La città di New York ha alzato il livello dello scontro con le Big Tech, presentando una causa legale che chiama direttamente in causa Meta, Alphabet (la società madre di Google e YouTube), Snap e ByteDance (proprietaria di TikTok). L’accusa è gravissima: aver progettato intenzionalmente i loro social media per creare dipendenza nei giovani utenti, generando quella che viene definita una vera e propria crisi di salute mentale giovanile.
Il documento depositato presso il tribunale distrettuale degli Stati Uniti per il Distretto Meridionale di New York si estende per 327 pagine e non usa mezzi termini. La città, insieme ai suoi distretti scolastici e al dipartimento della salute, accusa le aziende tecnologiche di negligenza grave, sostenendo che abbiano deliberatamente costruito piattaforme che massimizzano il numero di utenti minorenni e utilizzano “algoritmi che impiegano i dati degli utenti come arma contro i bambini, alimentando la macchina della dipendenza”.
Secondo la causa, queste aziende sono pienamente consapevoli che bambini e adolescenti si trovano in una fase di sviluppo che li rende particolarmente vulnerabili agli effetti di dipendenza di queste funzionalità, ma continuano a prenderli di mira in nome del profitto. Non si tratta di una teoria astratta: la città porta prove concrete di come questa presunta dipendenza stia avendo conseguenze reali sulla vita dei giovani newyorkesi.

Uno degli esempi più drammatici citati nella causa riguarda il fenomeno del “subway surfing”, una pratica estremamente pericolosa in cui i ragazzi viaggiano all’esterno dei treni della metropolitana in movimento. Secondo i dati forniti dal dipartimento di polizia di New York, almeno 16 adolescenti sono morti praticando questa attività, che la causa sostiene essere stata incoraggiata e diffusa attraverso trend sui social media. Solo all’inizio di ottobre 2025, due ragazze di 12 e 13 anni hanno perso la vita mentre praticavano subway surfing.
Ma le conseguenze non si limitano agli episodi più estremi. La causa presenta dati raccolti attraverso sondaggi condotti tra gli studenti delle scuole superiori di New York, che rivelano come il 77,3% dei teenager della città trascorra tre o più ore al giorno davanti agli schermi. Questo uso eccessivo, secondo la documentazione presentata, contribuisce alla perdita di sonno e, di conseguenza, alle assenze scolastiche.
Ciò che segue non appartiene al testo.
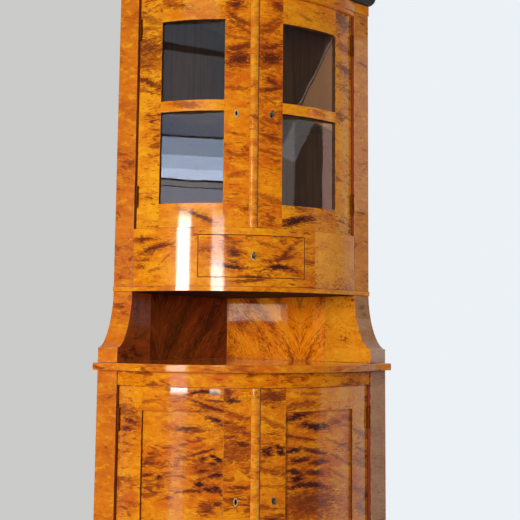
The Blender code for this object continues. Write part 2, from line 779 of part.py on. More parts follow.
def make_base():
    """Posts, boards, shelf and slab of the lower storey."""
    pair("base_pilaster", post_outline(BASE), 0, BASE_TOP, FLAME_BIRCH)
    backs = pair("base_back", back_outline(BASE), 0, BASE_TOP, PINE)

    def board_end(sign):
        return lambda offset: sign * BASE.edge_x(offset, GAP)
    ends = board_end(-1), board_end(1)
    as_part(prism("base_plinth", BASE.leaf(-REVEAL, PLINTH_BOARD, *ends),
                  0, PLINTH_HEIGHT), FLAME_BIRCH)
    as_part(prism("base_bottom_board", inner_board(BASE, -REVEAL),
                  BOTTOM_Z, BOTTOM_Z + BOTTOM_BOARD), BIRCH_SHADE)
    as_part(prism("base_top_rail", BASE.leaf(-BASE_RAIL_SETBACK, BASE_RAIL_BOARD, *ends),
                  BASE_RAIL_Z, BASE_TOP), FLAME_BIRCH)
    shelf(BASE, "base_shelf", BOTTOM_Z + BOTTOM_BOARD + BASE_SHELF_RISE, backs)
    corner = [wall(0, 0)]
    slab = prism("slab", whole(BASE.front_line(SLAB_OVERHANG) + corner), SLAB_Z, NICHE_Z)
    rounding = slab.modifiers.new("rounded_edge", "BEVEL")
    rounding.width = SLAB_ROUNDING
    rounding.segments = 2
    rounding.limit_method = "ANGLE"
    rounding.angle_limit = SLAB_CORNER
    as_part(slab, FLAME_BIRCH)


def shelf(storey, name, z, backs):
    as_part(prism(name, shelf_outline(storey, 0), z, z + SHELF), PINE)
    for back in backs:
        groove = prism(back.name + "_groove", shelf_outline(storey, GAP), z - GAP, z + SHELF + GAP)
        cut(back, groove)


def cheek_ring(flare, z):
    """Plan of the right cheek at one level; flare runs from 0 at the top to 1 at the foot."""
    outer = UPPER.outer_edge.lerp(BASE.outer_edge, flare)
    inner = UPPER.inner_edge.lerp(BASE.inner_edge, flare)
    at_board = wall(CHEEK_REACH, BACK_BOARD + GAP)
    side = (UPPER.inner_edge - at_board).normalized()
    away = Vector((-side.y, side.x))
    behind = meet(at_board + CHEEK_SIDE * away, side, wall(0, BACK_BOARD + GAP), WALL_OUT)
    notch = UPPER.wall_reach - POST_CHEEK
    hollow = meet(behind, side, UPPER.inner_edge + POST_CHEEK * UPPER.face_back, UPPER.face)
    by_board = meet(hollow, UPPER.face, wall(0, BACK_BOARD + GAP), WALL_OUT)
    ring = [outer, inner, at_board, behind, hollow, by_board,
            wall(notch, BACK_BOARD + GAP), wall(notch, 0)]
    return [(p.x, p.y, z) for p in ring]


def make_cheeks():
    """The niche's cheeks, flared forwards and outwards down to their foot blocks."""
    foot, top = NICHE_Z + GAP, SOFFIT_Z - GAP
    block_top = foot + FOOT_BLOCK
    rings = [cheek_ring(1, foot)]
    for step in range(FLARE_RINGS + 1):
        rise = (step / FLARE_RINGS) ** FLARE_SPACING
        fall = 1 - rise
        flare = 1 - (1 - fall ** FLARE_POWER) ** (1 / FLARE_POWER)
        rings.append(cheek_ring(flare, block_top + rise * (top - block_top)))
    as_part(loft("upper_cheek_right", rings), FLAME_BIRCH)
    mirror = [[(-x, y, z) for x, y, z in ring] for ring in rings]
    as_part(loft("upper_cheek_left", mirror), FLAME_BIRCH)


def make_upper():
    """Boards, posts, apron, frieze and shelf of the upper storey."""
    make_cheeks()
    backs = pair("upper_back", back_outline(UPPER), NICHE_Z + GAP, CORNICE_Z - GAP, BIRCH_SHADE)
    pair("upper_pilaster", post_outline(UPPER), APRON_Z, FRIEZE_Z - GAP, FLAME_BIRCH)
    make_soffit()

    def board_end(sign):
        return lambda offset: sign * UPPER.edge_x(offset, GAP)
    ends = board_end(-1), board_end(1)
    apron = prism("apron", UPPER.leaf(0, APRON_BOARD, *ends), APRON_Z, APRON_TOP)
    before = UPPER.centre.y - UPPER.radius - CUTTER_REACH
    cut(apron, block("drawer_opening", (-DRAWER_WIDTH / 2, before, DRAWER_OPENING_Z),
                     (DRAWER_WIDTH / 2, UPPER.inner_edge.y,
                      DRAWER_OPENING_Z + DRAWER_OPENING_HEIGHT)))
    as_part(apron, FLAME_BIRCH)
    deck = prism("deck_board", inner_board(UPPER, -APRON_BOARD - GAP), APRON_TOP - DECK, APRON_TOP)
    as_part(deck, BIRCH_SHADE)
    shelf(UPPER, "upper_shelf", APRON_TOP + UPPER_SHELF_RISE, backs)
    rear = notched(UPPER, UPPER.front_line(FRIEZE_OVERHANG - FRIEZE_BOARD))
    frieze = prism("frieze", band(UPPER.front_line(FRIEZE_OVERHANG), rear),
                   FRIEZE_Z, CORNICE_Z - GAP)
    fuse(frieze, prism("frieze_rail", UPPER.leaf(0, APRON_BOARD - FRIEZE_OVERHANG, *ends),
                       RAIL_Z, FRIEZE_Z + RAIL_HEIGHT))
    as_part(frieze, FLAME_BIRCH)
    lap = FRIEZE_OVERHANG - FRIEZE_BOARD + TOP_LAP
    top = whole(UPPER.front_line(lap) + [wall(0, 0)])
    as_part(prism("top_board", top, CORNICE_Z, CORNICE_Z + TOP_BOARD), PINE)
    make_cornice(lap + 2 * GAP)
    return deck


def make_soffit():
    """The board under the drawer, its runners glued on."""
    reach = UPPER.board_reach + GAP
    corner = Vector((0, wall(0, 0).y - (BACK_BOARD + GAP) * math.sqrt(2)))
    ends = [wall(reach, 0), wall(reach, BACK_BOARD + GAP), corner]
    top = SOFFIT_Z + SOFFIT
    board = prism("soffit_board", whole(UPPER.front_line(SOFFIT_OVERHANG) + ends), SOFFIT_Z, top)
    outside = DRAWER_HALF - DRAWER_SIDE_INSET + PLAY
    inside = outside - RUNNER_LEDGE
    lip = outside + RUNNER_LIP
    front = UPPER.bow(-APRON_BOARD - GAP, 0, lip)[-1].y
    rear = wall(0, 0).y - lip - (BACK_BOARD + PLAY) * math.sqrt(2)
    low = top - SOFFIT / 2
    for side, where in ((-1, "left"), (1, "right")):
        xs = sorted((side * inside, side * lip))
        ledge = block(f"runner_{where}_ledge", (xs[0], front, low), (xs[1], rear, DRAWER_Z - GAP))
        xs = sorted((side * outside, side * lip))
        guide = block(f"runner_{where}_lip", (xs[0], front, low),
                      (xs[1], rear, DRAWER_Z + RUNNER_LIP_HEIGHT))
        fuse(board, ledge, guide)
    as_part(board, BIRCH_SHADE)


def make_cornice(back):
    """A half-round moulding along the whole front, from wall to wall."""
    rings = []
    for turn in np.linspace(-math.pi / 2, math.pi / 2, CORNICE_RINGS):
        offset = FRIEZE_OVERHANG + CORNICE_OVERHANG * math.cos(turn)
        z = CORNICE_Z + CORNICE_HEIGHT * (1 + math.sin(turn)) / 2
        outline = band(UPPER.front_line(offset), UPPER.front_line(back))
        rings.append([(p.x, p.y, z) for p in outline])
    as_part(loft("cornice", rings), EBONISED)


def make_drawer(deck):
    """Curved front, box, bottom and lock of the drawer, which slides along Y."""
    def straight(x):
        return lambda offset: x
    front = prism("drawer_front", UPPER.leaf(0, DRAWER_FRONT, straight(-DRAWER_HALF),
                                             straight(DRAWER_HALF)),
                  DRAWER_Z, DRAWER_Z + DRAWER_HEIGHT)
    as_part(front, FLAME_BIRCH)
    outside = DRAWER_HALF - DRAWER_SIDE_INSET
    inside = outside - DRAWER_SIDE
    rear = wall(0, 0).y - outside - BACK_BOARD * math.sqrt(2) - DRAWER_BACK_CLEARANCE
    meets = -DRAWER_FRONT - GAP
    ends = UPPER.bow(meets, inside, outside)
    side = ends + [Vector((outside, rear))]
    hollow = [Vector((inside, rear - DRAWER_SIDE))]
    outline = side + mirrored(side) + mirrored(hollow) + hollow
    box = prism("drawer_box", outline, DRAWER_Z, DRAWER_Z + DRAWER_HEIGHT - DRAWER_SIDE_DROP)
    as_part(box, PINE)
    width = inside - GAP
    floor = UPPER.bow(meets, -width, width) \
        + [Vector((width, rear - DRAWER_SIDE - GAP)), Vector((-width, rear - DRAWER_SIDE - GAP))]
    low = DRAWER_Z + DRAWER_BOTTOM_RISE
    bottom = as_part(prism("drawer_bottom", floor, low, low + DRAWER_BOTTOM), PINE)
    frame = keyhole_frame(UPPER, 0, 0, DRAWER_KEYHOLE_Z)
    plate = escutcheon("drawer_escutcheon", frame)
    cut(front, *keyhole_cutters("drawer_keyhole", frame, 2 * DRAWER_FRONT))
    seat = lock_seat(UPPER, frame, 0, DRAWER_FRONT, LOCK_ABOVE)
    upright = frame @ Matrix.Rotation(math.pi / 2, 4, "Y")
    case, bolt = lock("drawer_lock", upright, seat, DRAWER_LOCK_REACH)
    turned = key("drawer_key", frame, seat)
    carry(front, box, bottom, plate, case, bolt, turned)
    rear_y = frame.translation.y + seat + LOCK_CASE
    side_x = BOLT_RISE - BOLT_HEIGHT / 2
    thrown = DRAWER_KEYHOLE_Z + DRAWER_LOCK_REACH + BOLT_THROW
    mortise = block("bolt_mortise", (side_x - PLAY, frame.translation.y, APRON_TOP - DECK - PLAY),
                    (side_x + BOLT_HEIGHT + PLAY, rear_y, thrown + PLAY))
    cut(deck, mortise)


def make_doors():
    """Both pairs of doors, hung and locked."""
    leaves = [glazed_door("upper_door_left", -1), glazed_door("upper_door_right", 1)]
    strip = bead("upper_bead", UPPER, UPPER_DOOR_Z, UPPER_DOOR_HEIGHT)
    fittings = door_locks("upper", UPPER, UPPER_DOOR_Z, UPPER_KEYHOLE_RISE,
                          [frame for frame, _ in leaves])
    for side, (frame, panes) in zip((-1, 1), leaves):
        riders = panes + fittings[side] + ([strip] if side < 0 else [])
        hang(UPPER, side, UPPER_DOOR_Z, UPPER_DOOR_HEIGHT, frame.name[:-6], frame, riders)
    leaves = [panelled_door("base_door_left", -1), panelled_door("base_door_right", 1)]
    strip = bead("base_bead", BASE, BASE_DOOR_Z, BASE_DOOR_HEIGHT)
    fittings = door_locks("base", BASE, BASE_DOOR_Z, BASE_KEYHOLE_RISE,
                          [frame for frame, _ in leaves])
    for side, (frame, panel) in zip((-1, 1), leaves):
        riders = [panel] + fittings[side] + ([strip] if side < 0 else [])
        hang(BASE, side, BASE_DOOR_Z, BASE_DOOR_HEIGHT, frame.name[:-6], frame, riders)


clear_scene()
PARTS = collection("corner_cabinet")
CUTTERS = collection("cutters")
make_base()
make_drawer(make_upper())
make_doors()
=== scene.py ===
"""Looks of the bow-fronted corner cabinet: smooth veneered surfaces, finishes, light, camera.

Each curved board is a grid worked out on the bow's arc, and takes the place of the faceted
solid of the same piece. A veneer's map is in metres: along the bow from the cabinet's middle,
and up from the floor, so that the figure lies where it grew on the real cabinet.
"""
import logging
import math
from dataclasses import dataclass, field, replace
from enum import Enum
from functools import cache
from typing import Callable, NamedTuple, Sequence, Union

import bpy
import numpy as np
from mathutils import Matrix


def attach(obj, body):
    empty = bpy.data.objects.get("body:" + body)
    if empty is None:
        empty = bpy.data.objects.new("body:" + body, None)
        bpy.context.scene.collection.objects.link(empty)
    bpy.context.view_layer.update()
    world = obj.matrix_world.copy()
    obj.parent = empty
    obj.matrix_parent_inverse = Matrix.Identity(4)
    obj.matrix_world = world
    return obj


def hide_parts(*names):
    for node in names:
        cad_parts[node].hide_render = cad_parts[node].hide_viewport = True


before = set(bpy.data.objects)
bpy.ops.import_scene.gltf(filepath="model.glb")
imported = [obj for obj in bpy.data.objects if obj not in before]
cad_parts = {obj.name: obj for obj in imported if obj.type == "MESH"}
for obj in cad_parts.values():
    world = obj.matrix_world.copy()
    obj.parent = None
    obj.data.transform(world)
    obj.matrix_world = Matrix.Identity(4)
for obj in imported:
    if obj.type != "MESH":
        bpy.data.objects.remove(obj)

logging.basicConfig(level=logging.INFO, format="%(message)s")
LOG = logging.getLogger("cabinet")

Array = np.ndarray
Triple = tuple[float, float, float]
Socket = bpy.types.NodeSocket
Value = Union[Socket, float, tuple]
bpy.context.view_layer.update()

GAP = 0.0003
PLAY = 0.001
STEP = 0.006            # spacing of the grids along a bow
FACE_STEPS = 8          # points along a moulding's canted face
DECIMALS = 7            # at which two heights are one
CREASE = math.radians(35)       # the least turn of an edge that is rounded
KEYHOLE_RADIUS = 0.0033
KEYHOLE_DROP = 0.0088


# --------------------------------------------------------------------------- plan of the bow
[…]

I numeri forniti dai distretti scolastici della città supportano questa correlazione: il 36,2% di tutti gli studenti delle scuole pubbliche è considerato cronicamente assente, mancando almeno il 10% dell’anno scolastico. Per una città con una popolazione di 8,48 milioni di abitanti, di cui quasi due milioni hanno meno di 18 anni, l’impatto potenziale di questa crisi è enorme.
New York City non è sola in questa battaglia legale. Secondo Reuters, esistono attualmente più di 2.050 cause simili in fase di contenzioso contro le aziende dei social media. La città aveva in realtà presentato una causa precedente nel 2024, annunciata dal sindaco Eric Adams, ma ha deciso di ritirarla per unirsi a questo sforzo più ampio presso il tribunale federale. Questa mossa strategica rende immediatamente New York City uno dei querelanti più importanti per dimensioni e peso politico.
La critica principale riguarda il modo in cui queste piattaforme sono state progettate: non come semplici strumenti di comunicazione, ma come sistemi ottimizzati per catturare e mantenere l’attenzione degli utenti più giovani, sfruttando la loro vulnerabilità psicologica.
Le aziende tecnologiche, naturalmente, respingono queste accuse. José Castañeda, portavoce di Google, ha dichiarato che le cause “fraintendono fondamentalmente come funziona YouTube” e che le accuse “semplicemente non sono vere”. Castañeda ha sottolineato che YouTube è un servizio di streaming dove le persone guardano contenuti su schermi TV, non un social network dove ci si connette con gli amici.
Questa causa rappresenta un punto di svolta significativo nel rapporto tra governi locali e Big Tech. Per la prima volta, una città di questa dimensione sta utilizzando il proprio sistema giudiziario per tentare di considerare le aziende tecnologiche responsabili di quello che viene descritto come un danno pubblico che grava sulle risorse municipali, dai servizi sanitari ai sistemi scolastici.